DATA
........
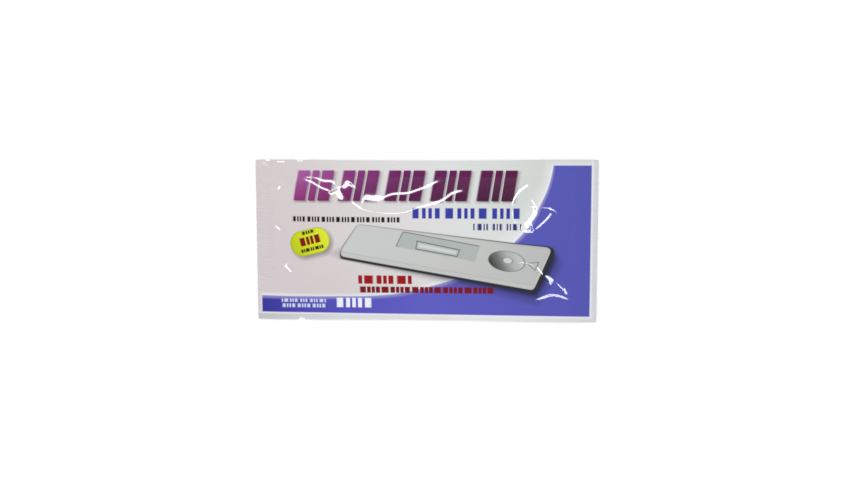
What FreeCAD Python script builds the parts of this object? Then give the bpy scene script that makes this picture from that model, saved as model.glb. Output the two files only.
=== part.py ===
"""Sealed foil pouch for a test cassette, lying flat, with a four-sided seal.

Two sheets of laminate film are sealed to each other along all four edges. A flat cassette
inside lifts the upper film into a low tent with creases at its corners, and the pouch lies
on the flat patch that the cassette presses into the lower film. A sealed pouch can't be
seen into, so it is one solid. Millimetres, +X along the pouch, +Z up, origin at the centre
of the rest face.
"""
import FreeCAD, Part

import math
import os

# Cut size of the film and its thickness
pouch_length = 136.0
pouch_width = 64.5
film_thickness = 0.12
edge_draw_in = 0.4

# Seal bands, measured in from each edge
seal_left = 7.5
seal_right = 11.0
seal_front = 7.75
seal_back = 6.5

# Ribs that the sealing jaws press across the two end seals
rib_pitch = 1.2
rib_height = 0.14
rib_land = 0.8

# Tear notches in the two long edges
notch_width = 2.8
notch_depth = 2.0
notch_from_left = 18.0

# Flat cassette inside, seen only as the tent that it makes of the film
cassette_length = 70.0
cassette_width = 22.0
cassette_forward = 2.0
cassette_thickness = 4.6
film_slack = 0.7
back_sag = 0.35
shoulder_softness = 0.055

# Height of the seal above the surface that the pouch lies on
seal_lift = 1.3
seal_droop = 0.5

# Creases of the upper film: height and half width of the fold's two slopes
crease_height = 0.62
crease_reach = 2.6
pinch_height = 1.05
pinch_reach = 3.4

# Size of the control net's cells
net_step = 1.45

# Faces of the seals and the cassette, from the sizes above
half_length = pouch_length / 2
half_width = pouch_width / 2
pocket_left = -half_length + seal_left
pocket_right = half_length - seal_right
pocket_front = -half_width + seal_front
pocket_back = half_width - seal_back
cassette_left = -cassette_length / 2
cassette_right = cassette_length / 2
cassette_front = cassette_forward - cassette_width / 2
cassette_back = cassette_forward + cassette_width / 2
seal_thickness = 2 * film_thickness
tent_top = cassette_thickness + seal_thickness + film_slack


def point(x, y, z=0.0):
    return FreeCAD.Vector(x, y, z)


def crease(corner, offsets, height=crease_height, reach=crease_reach):
    """A fold line through points given as offsets from one corner of the cassette."""
    curve = Part.BSplineCurve()
    curve.interpolate([point(corner[0] + dx, corner[1] + dy) for dx, dy in offsets])
    return curve.discretize(Number=6 * len(offsets)), height, reach


def creases():
    """The folds of the upper film, corner by corner, each from its outer end inwards."""
    back_left = (cassette_left, cassette_back)
    back_right = (cassette_right, cassette_back)
    front_right = (cassette_right, cassette_front)
    front_left = (cassette_left, cassette_front)
    return [
        # Pair of folds from the back left corner of the pocket to the cassette
        crease(back_left, [(-14.5, 10.5), (-9.0, 11.0), (-3.5, 10.0), (0.0, 7.0), (2.0, 2.0)]),
        crease(back_left, [(-14.0, 10.2), (-10.5, 9.6), (-6.0, 7.4), (-2.0, 6.0)]),
        # Two long crescents where the film sags behind the cassette
        crease(back_left, [(12.0, 4.8), (15.6, 3.0), (22.0, 5.0), (32.0, 6.8), (40.0, 10.6)]),
        crease(back_left, [(7.6, 0.8), (13.5, -1.7), (24.0, -2.2), (34.0, 0.4), (49.2, 6.4)]),
        # Crescent round the back right corner of the cassette
        crease(back_right, [(5.5, 9.2), (1.0, 5.0), (-0.8, 0.0), (1.0, -6.4)]),
        # Pinched fold that stands beside it
        crease(back_right, [(15.4, -1.4), (12.2, -4.4), (8.6, -8.2), (5.6, -9.6)],
               pinch_height, pinch_reach),
        # Folds from the front right corner of the cassette to the corner of the pocket
        crease(front_right, [(1.6, 0.4), (9.0, -1.4), (13.5, -5.2), (18.0, -8.6), (21.0, -12.0)]),
        crease(front_right, [(9.0, -14.0), (14.8, -12.2), (21.0, -14.2)]),
        # Soft fold from the front left corner of the cassette to the corner of the pocket
        crease(front_left, [(0.5, -0.5), (-8.0, -5.0), (-18.0, -11.0)], 0.4, 4.0),
    ]


def distance_to(line, x, y):
    """Shortest distance in plan from (x, y) to a chain of points."""
    best = math.inf
    for a, b in zip(line, line[1:]):
        run_x = b.x - a.x
        run_y = b.y - a.y
        along = ((x - a.x) * run_x + (y - a.y) * run_y) / (run_x ** 2 + run_y ** 2)
        along = min(max(along, 0.0), 1.0)
        best = min(best, math.hypot(x - a.x - along * run_x, y - a.y - along * run_y))
    return best


def tent(x, y):
    """Share of the full height: 0 at the seals, 1 over the cassette, hips between them."""
    slopes = [
        (x - pocket_left) / (cassette_left - pocket_left),
        (pocket_right - x) / (pocket_right - cassette_right),
        (y - pocket_front) / (cassette_front - pocket_front),
        (pocket_back - y) / (pocket_back - cassette_back),
        1.0,
    ]
    soft = shoulder_softness
    return max(0.0, -soft * math.log(sum(math.exp(-slope / soft) for slope in slopes)))


def upper_height(x, y, folds):
    """Outer face of the upper film."""
    share = tent(x, y)
    seal_face = seal_lift + seal_thickness / 2
    height = seal_face + (tent_top - seal_face) * share
    ridge = 0.0
    for line, rise, reach in folds:
        away = distance_to(line, x, y) / reach
        if away < 1.0:
            ridge = max(ridge, rise * (1.0 - away) ** 1.5)
    return height + ridge * min(1.0, 5.0 * share)


def lower_height(x, y, folds):
    """Outer face of the lower film, which would sag a little below the rest face."""
    seal_face = seal_lift - seal_thickness / 2
    return seal_face - (seal_face + back_sag) * tent(x, y)


def knots_of(count):
    """Knots and multiplicities of a clamped, evenly spaced cubic with so many poles."""
    spans = count - 3
    return [i / spans for i in range(spans + 1)], [4] + [1] * (spans - 1) + [4]


def pole_places(count):
    """Where the poles of that cubic stand along its direction, from 0 to 1."""
    knots, repeats = knots_of(count)
    full = [knot for knot, times in zip(knots, repeats) for _ in range(times)]
    return [sum(full[i + 1:i + 4]) / 3 for i in range(count)]


def edge_at(x):
    """Half the width of the pouch at x: the bulge draws the long edges in a little."""
    middle = (pocket_left + pocket_right) / 2
    reach = (pocket_right - pocket_left) / 2
    return half_width - edge_draw_in * (1.0 - ((x - middle) / reach) ** 2) ** 2


def film_face(height, folds=()):
    """One film between the end seals, as a smooth face over a net of poles."""
    across_count = round(pouch_width / net_step)
    along_count = round((pocket_right - pocket_left) / net_step)
    poles = []
    for u in pole_places(along_count):
        x = pocket_left + (pocket_right - pocket_left) * u
        row = []
        for v in pole_places(across_count):
            y = edge_at(x) * (2.0 * v - 1.0)
            row.append(point(x, y, height(x, y, folds)))
        poles.append(row)
    knots_u, repeats_u = knots_of(along_count)
    knots_v, repeats_v = knots_of(across_count)
    surface = Part.BSplineSurface()
    surface.buildFromPolesMultsKnots(poles, repeats_u, repeats_v, knots_u, knots_v,
                                     False, False, 3, 3)
    return surface


def pillow():
    """The pouch between its end seals: two films closed by narrow faces at their edges."""
    upper = film_face(upper_height, creases())
    lower = film_face(lower_height)
    faces = [upper.toShape(), lower.toShape()]
    rims = [
        (upper.uIso(0.0), lower.uIso(0.0)),
        (upper.uIso(1.0), lower.uIso(1.0)),
        (upper.vIso(0.0), lower.vIso(0.0)),
        (upper.vIso(1.0), lower.vIso(1.0)),
    ]
    faces += [Part.makeRuledSurface(top.toShape(), under.toShape()) for top, under in rims]
    shell = Part.makeShell(faces)
    shell.sewShape()
    solid = Part.makeSolid(shell)
    solid.fix(1e-4, 1e-4, 1e-4)
    if solid.Volume < 0:
        solid.reverse()
    return solid


def strip_section(upper_edge):
    """Section across an end seal, in the plane x = 0: a strip under the given edge."""
    upper = [point(0, y, z) for y, z in upper_edge]
    lower = [point(0, y, z - seal_thickness) for y, z in reversed(upper_edge)]
    return Part.Face(Part.makePolygon(upper + lower + upper[:1]))


def rib_edge():
    """Upper edge of the ribbed strip: a fold up and a fold down for each rib."""
    folds = 2 * round(pouch_width / rib_pitch)
    base = seal_lift + seal_thickness / 2
    rises = [rib_height if i % 2 else 0.0 for i in range(folds + 1)]
    return [(i * pouch_width / folds - half_width, base + rise) for i, rise in enumerate(rises)]


def end_seal(border, side, width):
    """An end seal that droops outwards from the pocket: a plain land, then ribs."""
    slope = -seal_droop / width
    base = seal_lift + seal_thickness / 2
    land_run = point(side * rib_land, 0, rib_land * slope)
    rib_run = point(side * (width - rib_land), 0, (width - rib_land) * slope)
    land = strip_section([(-half_width, base), (half_width, base)]).extrude(land_run)
    ribs = strip_section(rib_edge()).extrude(rib_run)
    ribs.translate(land_run)
    seal = land.fuse(ribs)
    seal.translate(point(border, 0))
    return seal


def tear_notch(side):
    """A cutter for one notch, with its tip pointing inwards from a long edge."""
    x = -half_length + notch_from_left
    edge = side * edge_at(x)
    half = notch_width / 2
    outside = side * notch_depth
    mouth = half * (notch_depth + abs(outside)) / notch_depth
    corners = [
        point(x, edge - outside),
        point(x - mouth, edge + outside),
        point(x + mouth, edge + outside),
    ]
    section = Part.Face(Part.makePolygon(corners + corners[:1]))
    return section.extrude(point(0, 0, tent_top))


def below_rest_face():
    """Everything under the surface that the pouch lies on."""
    depth = back_sag + 1.0
    corner = point(-half_length, -half_width, -depth)
    return Part.makeBox(pouch_length, pouch_width, depth, corner)


def sealed_pouch():
    pouch = pillow().cut([tear_notch(-1), tear_notch(1), below_rest_face()])
    seals = [
        end_seal(pocket_left, -1, seal_left),
        end_seal(pocket_right, 1, seal_right),
    ]
    return pouch.fuse(seals)


os.makedirs("parts", exist_ok=True)
pouch = sealed_pouch()
pouch.Solids[0].exportStep("parts/sealed_pouch.step")
box = pouch.BoundBox
print("solids", len(pouch.Solids), "valid", pouch.isValid(), "volume", round(pouch.Volume, 1))
print("box", [round(v, 3) for v in (box.XMin, box.XMax, box.YMin, box.YMax, box.ZMin, box.ZMax)])
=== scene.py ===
"""Studio scene for a sealed foil pouch that lies flat and is seen from above.

The pouch is one welded pack: two laminate films sealed to each other on all four sides
round a flat test cassette, which shows only as a low tent in the upper film. The scene
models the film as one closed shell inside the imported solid's box, prints its upper face
with plain fields of colour, and leaves its lower face bare.
"""

import logging
import math
from dataclasses import dataclass, replace
from enum import Enum
from functools import partial
from typing import Any, Callable, Sequence

import bmesh
import bpy
import numpy as np
from mathutils import Matrix, Vector

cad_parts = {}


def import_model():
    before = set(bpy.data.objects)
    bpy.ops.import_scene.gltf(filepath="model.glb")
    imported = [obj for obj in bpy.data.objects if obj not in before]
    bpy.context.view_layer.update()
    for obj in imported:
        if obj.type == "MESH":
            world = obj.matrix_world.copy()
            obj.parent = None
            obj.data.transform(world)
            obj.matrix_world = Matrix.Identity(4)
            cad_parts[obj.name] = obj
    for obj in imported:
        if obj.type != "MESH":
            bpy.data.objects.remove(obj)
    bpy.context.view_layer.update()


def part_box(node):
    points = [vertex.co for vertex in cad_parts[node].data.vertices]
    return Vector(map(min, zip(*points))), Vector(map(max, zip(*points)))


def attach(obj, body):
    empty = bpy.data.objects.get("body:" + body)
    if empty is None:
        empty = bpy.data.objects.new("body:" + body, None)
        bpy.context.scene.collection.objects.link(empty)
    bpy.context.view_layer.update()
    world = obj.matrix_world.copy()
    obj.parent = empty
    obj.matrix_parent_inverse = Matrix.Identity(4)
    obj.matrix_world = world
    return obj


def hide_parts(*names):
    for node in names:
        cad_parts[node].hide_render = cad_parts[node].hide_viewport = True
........
In the listing above, please print only the lines from the first one to the line where "seal_back = 6.5" appears, exactly as written, both of those lines included.

RESULT BELOW
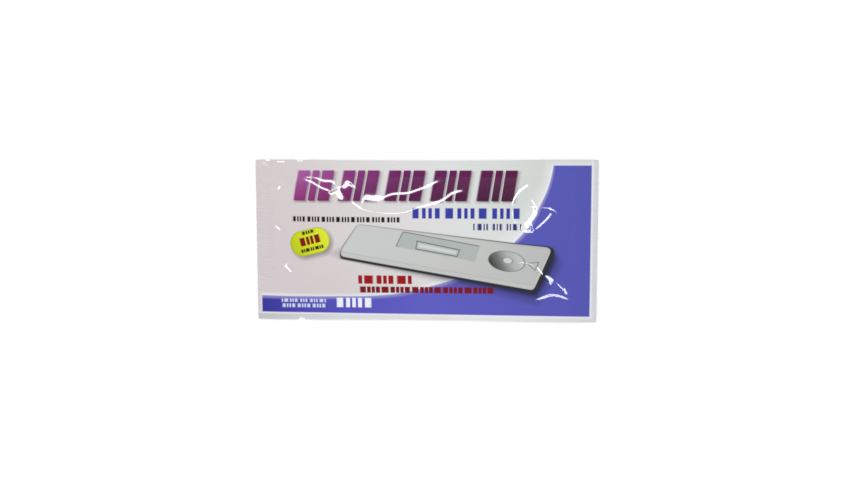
What FreeCAD Python script builds the parts of this object? Then give the bpy scene script that makes this picture from that model, saved as model.glb. Output the two files only.
=== part.py ===
"""Sealed foil pouch for a test cassette, lying flat, with a four-sided seal.

Two sheets of laminate film are sealed to each other along all four edges. A flat cassette
inside lifts the upper film into a low tent with creases at its corners, and the pouch lies
on the flat patch that the cassette presses into the lower film. A sealed pouch can't be
seen into, so it is one solid. Millimetres, +X along the pouch, +Z up, origin at the centre
of the rest face.
"""
import FreeCAD, Part

import math
import os

# Cut size of the film and its thickness
pouch_length = 136.0
pouch_width = 64.5
film_thickness = 0.12
edge_draw_in = 0.4

# Seal bands, measured in from each edge
seal_left = 7.5
seal_right = 11.0
seal_front = 7.75
seal_back = 6.5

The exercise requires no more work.